Sebagaimana hakekat keberadaan diri Allah Tritunggal yang juga adalah terang, maka hanya di dalam terang Tuhan Allah saja, kesatuan yang sejati dapat terjadi. Dua sumber terang tidak perlu beradu atau saling meniadakan. Persekutuan antara terang dengan terang adalah persekutuan yang saling menggenapkan. Ketika tiga macam sumber terang yang bercorak warna tertentu dipersatukan, setiap warna di dalam spektrum yang terlihat boleh terpancar melalui berbagai kombinasi dan menghasilkan kekayaan warna. Prinsip inilah yang merevolusikan perkembangan TV hitam putih menjadi TV berwarna. Demikian juga kehidupan kesatuan dalam pernikahan anak-anak terang akan memancarkan kesaksian kekayaan warna kehidupan bagi orang lain yang melihatnya. Maka suramlah kehidupan pernikahan yang merupakan percampuran antara terang dan gelap, karena bagaimana mungkin dua keberadaan yang tidak mungkin bisa berada bersama dalam waktu yang sama bersatu? Keberadaan yang satu akan melenyapkan atau menghancurkan yang lain. Kepada jemaat di Korintus rasul Paulus menuliskan, “Janganlah kamu merupakan pasangan yang tidak seimbang dengan orang-orang tak percaya. Sebab persamaan apakah terdapat antara kebenaran dan kedurhakaan? Atau bagaimanakah terang dapat bersatu dengan gelap?”

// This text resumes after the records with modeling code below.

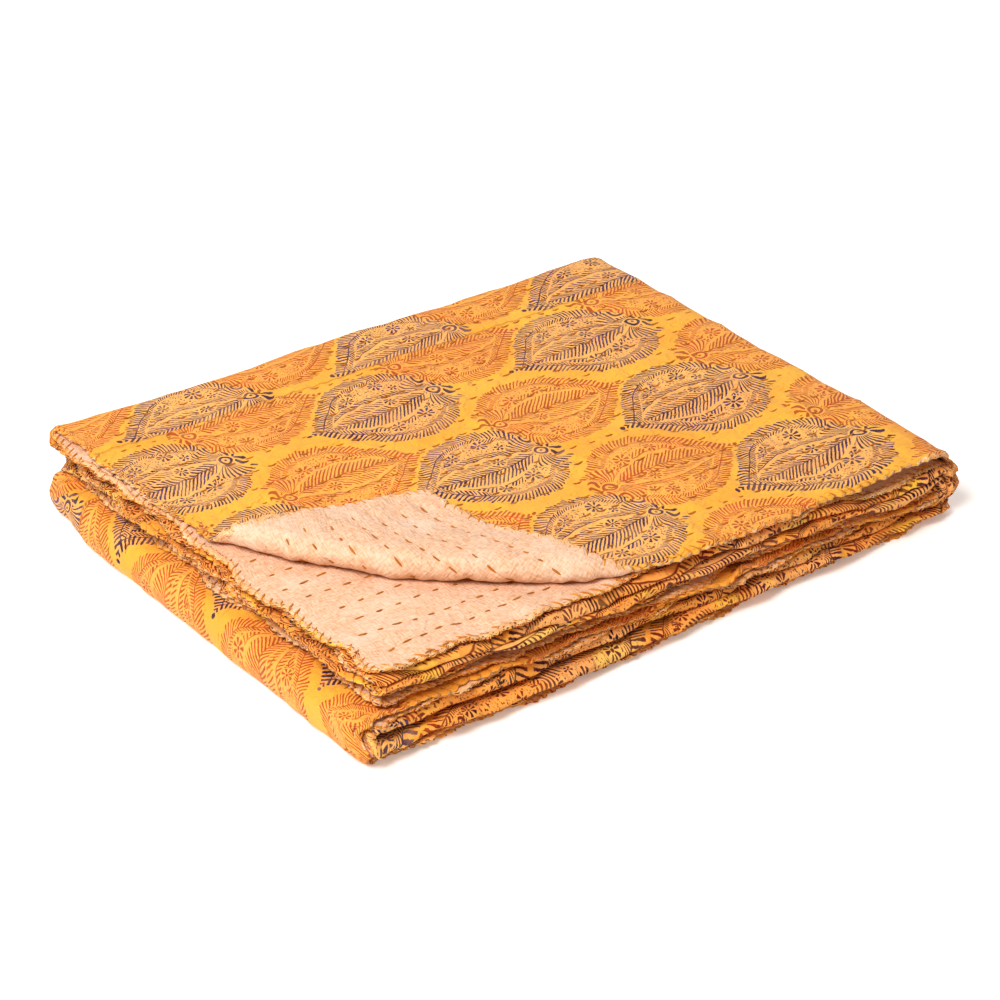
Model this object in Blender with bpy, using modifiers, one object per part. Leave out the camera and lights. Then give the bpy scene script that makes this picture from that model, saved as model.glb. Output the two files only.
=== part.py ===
"""A kantha quilt, folded small: one stitched sheet, in four across and in four along.

The sheet starts as a flat grid of its own length and width. A folding function then
lays it to and fro, first across and then along, which makes sixteen layers. One corner
of the top layer is turned back. The sheet gets its thickness last.
"""
import math

import bmesh
import bpy
import numpy as np
from mathutils import Vector

# Sizes in metres
folded_length = 0.470
folded_width = 0.375
cloth_thickness = 0.0013
end_pitch = 0.0029        # spacing of the layers where they turn at the ends
side_pitch = 0.0033       # and where they turn at the sides
row_spacing = 0.01875     # between two rows of running stitch
quilting_rise = 0.0009    # how far the cloth puffs up between two rows
quilting_fade = 0.020     # the puffing dies out over this length at the hem and the fold

# Height of the folded stack at its corners
height_front_hems = 0.0635
height_back_hems = 0.0590
height_front_fold = 0.0505
height_back_fold = 0.0550
swell_height = 0.0006     # of the shallow waves between the corners

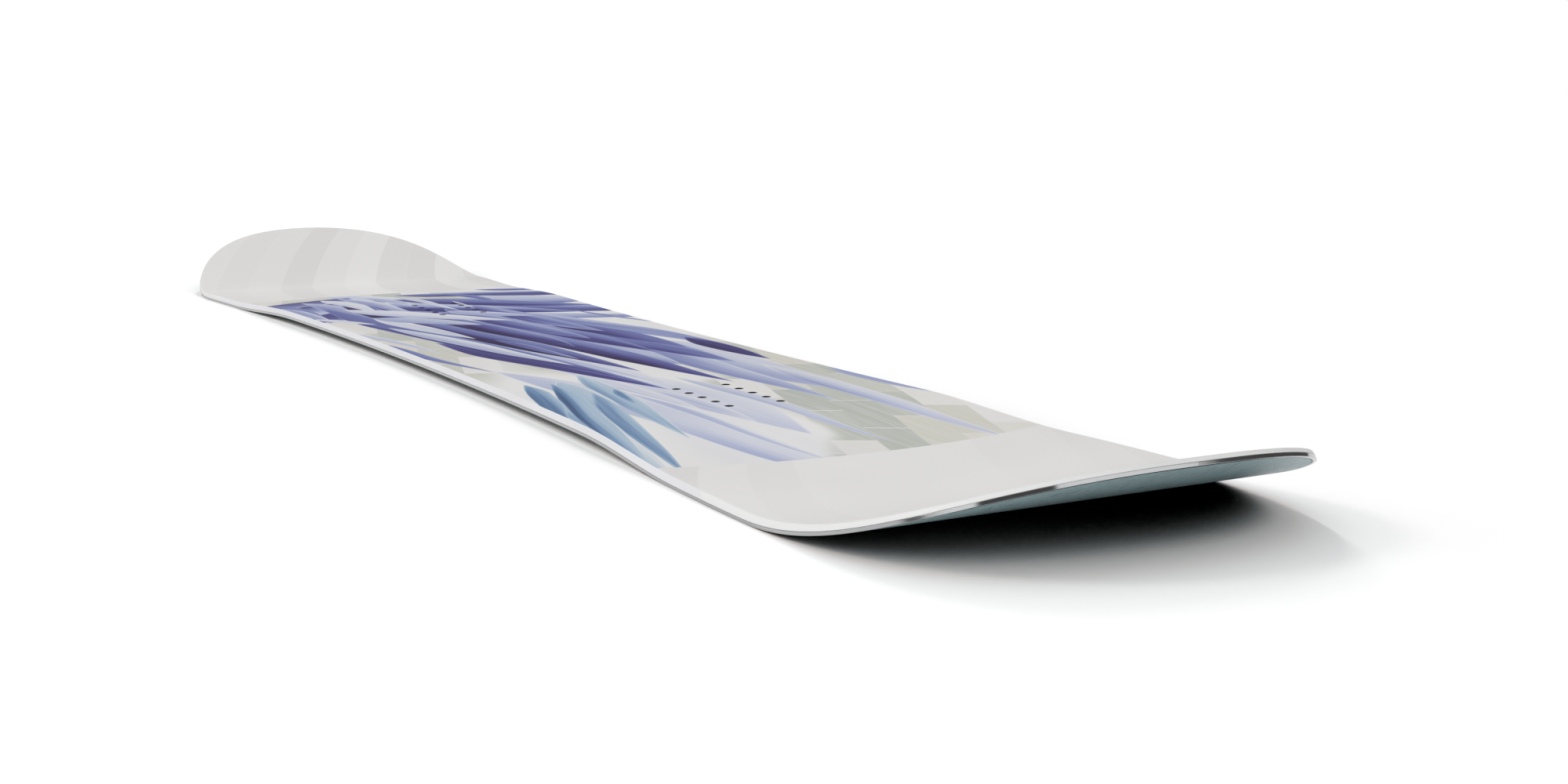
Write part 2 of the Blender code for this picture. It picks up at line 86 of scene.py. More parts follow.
def place_camera():
    """Camera that looks along its heading, and down by its pitch."""
    lens = bpy.data.cameras.new("portrait_camera")
    lens.sensor_fit = "HORIZONTAL"
    lens.sensor_width = SENSOR_WIDTH
    lens.lens = FOCAL_PIXELS * SENSOR_WIDTH / PICTURE[0]
    lens.clip_start = 0.01
    camera = stand("portrait_camera", lens)
    camera.location = CAMERA_PLACE
    camera.rotation_euler = direction(CAMERA_HEADING, -CAMERA_PITCH).to_track_quat("-Z", "Y").to_euler()
    bpy.context.scene.camera = camera
    return camera


camera = place_camera()
print("lens:", round(camera.data.lens, 2), "mm")

# %% [markdown]
# ## The outline and the bend
#
# Seen from above, a board is an arc of a very large circle on each side, the sidecut, closed by a blunt
# curve at either end. Seen from the side, it is a shallow arch, the camber, that ends in two kicks. Both
# could be drawn with curves by hand, but a formula keeps every layer exactly parallel to the next: each
# one is drawn flat, as an inset from the outline and a height, and is bent afterwards.

# %% Plan outline
LENGTH = 1545 * MM
HALF_LENGTH = LENGTH / 2
WAIST_HALF = 128 * MM
WAIST_SETBACK = 45 * MM
SIDECUT_RADIUS = 7050 * MM
NOSE_CURVE = {"length": 200 * MM, "shoulder": 2.0, "bluntness": 2.0}
TAIL_CURVE = {"length": 451 * MM, "shoulder": 6.0, "bluntness": 2.67}


def smooth_step(t):
    """3t^2 - 2t^3: eases from 0 to 1 with level ends."""
    t = np.clip(t, 0.0, 1.0)
    return t * t * (3 - 2 * t)


def tip_fade(reach, length, shoulder, bluntness):
    """Superellipse (1 - u^shoulder)^(1 / bluntness), where u runs from 0 to 1 over the curve to the tip."""
    u = np.clip((reach - HALF_LENGTH) / length + 1, 0.0, 1.0)
    return (1 - u**shoulder) ** (1 / bluntness)


def half_width(x):
    """Waist plus x^2 / 2R, the sidecut's arc, times the fade at either tip."""
    sidecut = WAIST_HALF + (x + WAIST_SETBACK) ** 2 / (2 * SIDECUT_RADIUS)
    return sidecut * tip_fade(x, **NOSE_CURVE) * tip_fade(-x, **TAIL_CURVE)


print("width in the middle:", round(2 * float(half_width(0.0)), 4), "m")

# %% Side profile and thickness
CAMBER = 6.3 * MM
CONTACT_ZONE = 85 * MM
FLAT_HALF = 334 * MM
STANCE_CENTRE = -9 * MM
NOSE_KICK = {"length": 174 * MM, "height": 53 * MM, "early": 2.1}
TAIL_KICK = {"length": 190 * MM, "height": 50 * MM, "early": 1.17}
NOSE_CONTACT = HALF_LENGTH - NOSE_KICK["length"]
TAIL_CONTACT = HALF_LENGTH - TAIL_KICK["length"]
THICKNESS = 7.4 * MM
TIP_THICKNESS = 4.8 * MM
TAPER = 260 * MM
SLOPE_STEP = 0.5 * MM


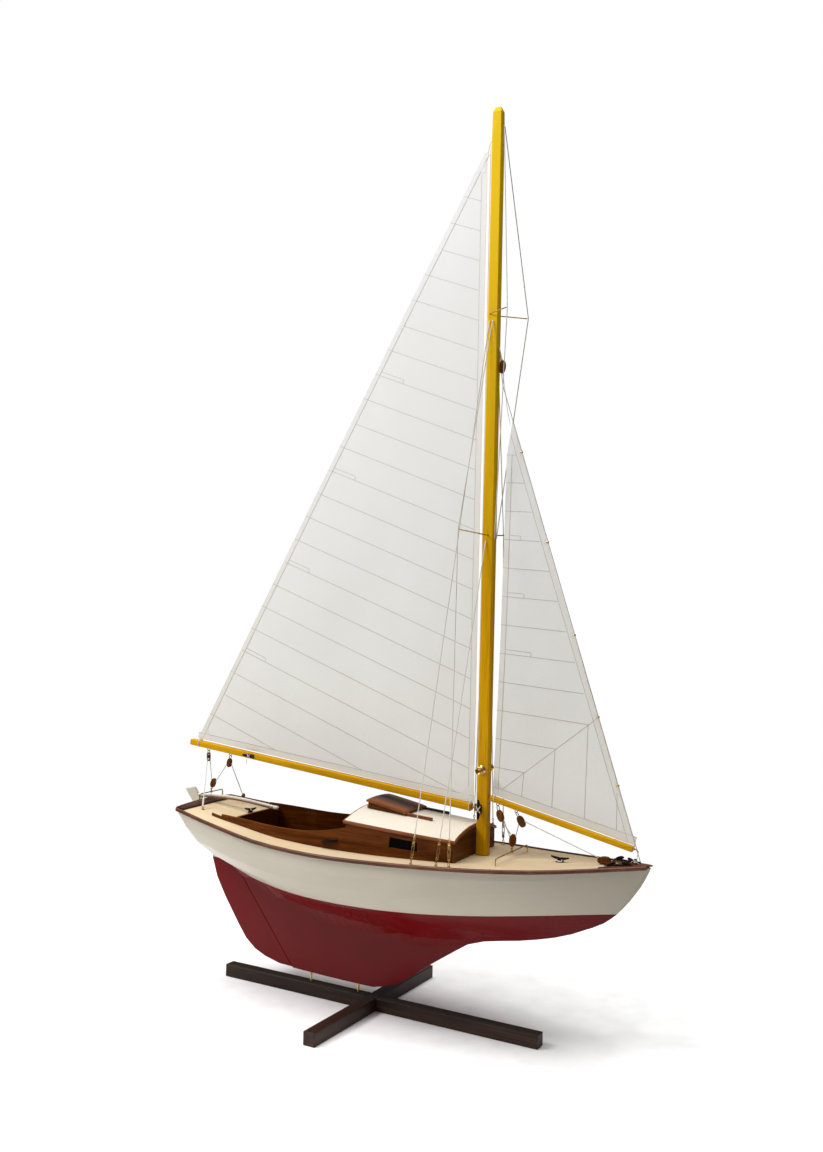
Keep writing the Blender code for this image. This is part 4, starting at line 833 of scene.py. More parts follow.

Terakhir, pernikahan merupakan wadah yang diberikan Allah untuk memahami misteri Allah yang besar yakni the Grand Wedding. The Grand Wedding dalam Master plan Allah belum tiba waktunya, tetapi pernikahan dalam dunia ini sudah diberikan untuk menikmati kehadiran Anak Domba Allah dalam Wedding yang sesuai dengan original design Allah. Kepenuhan kesempurnaan pernikahan pasti akan kita nikmati dalam kesatuan yang ultimat ketika mempelai perempuan bertemu dengan Sang Anak Domba Allah. Inilah sukacita yang sempurna dan abadi. Seperti dikatakan di atas, pernikahan di dunia adalah pernikahan yang till death do us part. Sebelum kematian tiba, pernikahan adalah kesempatan menikmati relasi yang benar yang merupakan image daripada relasi Allah Tritunggal. Ketika kematian tiba, pernikahan di dunia berakhir, proses pembelajaran berelasi berakhir di dunia ini. Kita masuk ke era pernikahan yang sesungguhnya, pernikahan yang kekal. Maka, pernikahan yang akan datang merupakan pernikahan yang death can have no part. Tidak akan ada lagi perpisahan karena kematian telah ditelan kuasanya di dalam kebangkitan Anak Domba Allah, Sang Mempelai laki-laki. Inilah pengharapan dan penghiburan tertinggi bagi kedua mempelai dalam menjalani kehidupan penikahan di dunia ini. Kiranya Kristus boleh cepat kembali membawa mempelai-Nya masuk ke dalam kebahagiaan kesatuan relasi abadi. Till death have no part!